Botanical Garden, Taiyuan, China
Botanical Garden, Taiyuan, China

Client: Botanical Garden Taiyuan
Architectural design: Delugan Meissl Associated Architects
Structural engineering and facade: Bollinger + Grohmann Ingenieure
Landscape design: Beijing BLDJ Landscape Architecture Institute
Greenhouse: Valentien + Valentien Landschaftsarchitekten und Stadtplaner
Landscape architecture: Beijing BLDJ Landscape Architecture Institute
Photo credits: CreatAR

A vibrant, attractive topography modelled on hills and mountains, spontaneous and managed vegetation, lakes, waterfalls, paths and buildings. The project by the Austrian Delugan Meissl Associated Architects studio has transformed a former coal mining district in Taiyuan, PRC, into a park whose purpose is not only to temper the negative impact of the city on its natural environment, an inevitable phenomenon in China given the aggressive urbanisation seen over recent decades, but also to provide a building infrastructure that can be used for research and provide visitors with access to information on natural eco-systems.

As a result the architectural concept is based on the existing topography, integrating into it the construction of a central entrance building that acts as an interface between architecture and landscape. The building hosts a natural history museum, administrative offices, three iconic greenhouses, a restaurant, a bonsai museum and a research centre with library and staff accommodation. A politically-stated aim to create high-quality recreational areas in or near cities and find ways to manage the high number of visitors underpins the implementation of the programme.

The reception and inviting lobby are near the entrance. A huge cantilevered platform, accessed by from the open staircase that crosses the circular roof opening, stands above the lake in the centre of the park and lead visitors to the heart of the botanical garden.

The distinctive features of Taiyuan’s new gardens are the greenhouses with three hemispherical wooden domes. Their construction involved technical expertise from a number of fields – energy design, thermal performance, structural and glass integrity, assembly and logistics.

With a free span of over 90 metres, the biggest of the three domes is one of the world’s largest wooden truss work structures. The greenhouse exteriors resemble a shell, and the use of lamellar beams in the interiors helps create a faceted volume that is flooded with natural light. The design is based on traditional Chinese wooden-roofed buildings, reinterpreting their structural and geometric logic. In this way DMAA has succeeded in giving the landscaped park a sculptural aesthetic, so that it literally emerges from and blends organically into the surrounding infrastructure.
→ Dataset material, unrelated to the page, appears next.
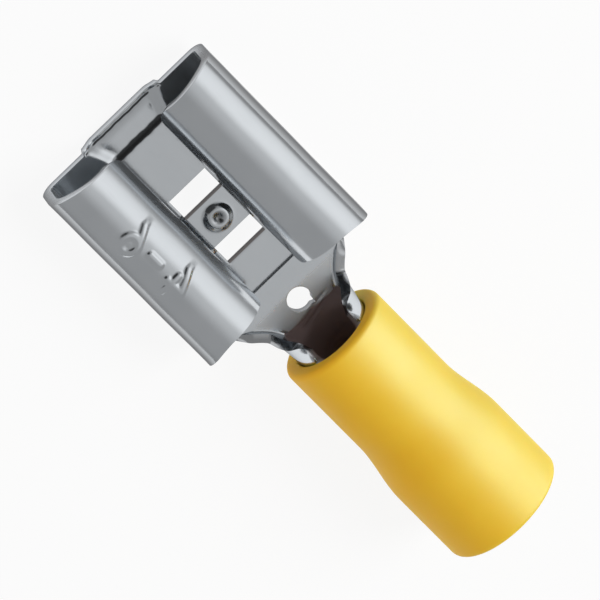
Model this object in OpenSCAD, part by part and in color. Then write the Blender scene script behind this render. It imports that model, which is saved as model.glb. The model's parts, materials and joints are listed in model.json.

There are different climate conditions inside each of the domes, and each dome houses a different environment. Two favour tropical and desert plants, while the third is designed to create an aquatic eco-system on the lake itself.

The botanical garden also boasts a Bonsai museum, a rotating bowl integrated into the park’s dynamic topography that hosts an arena to display the various species on display. The research centre houses labs, studios, office space, workshops, meeting rooms, lecture theatres and a library. To make it possible to make full use of all facilities, the project is divided into separate pavilions linked by an internal walkway along the ground floor.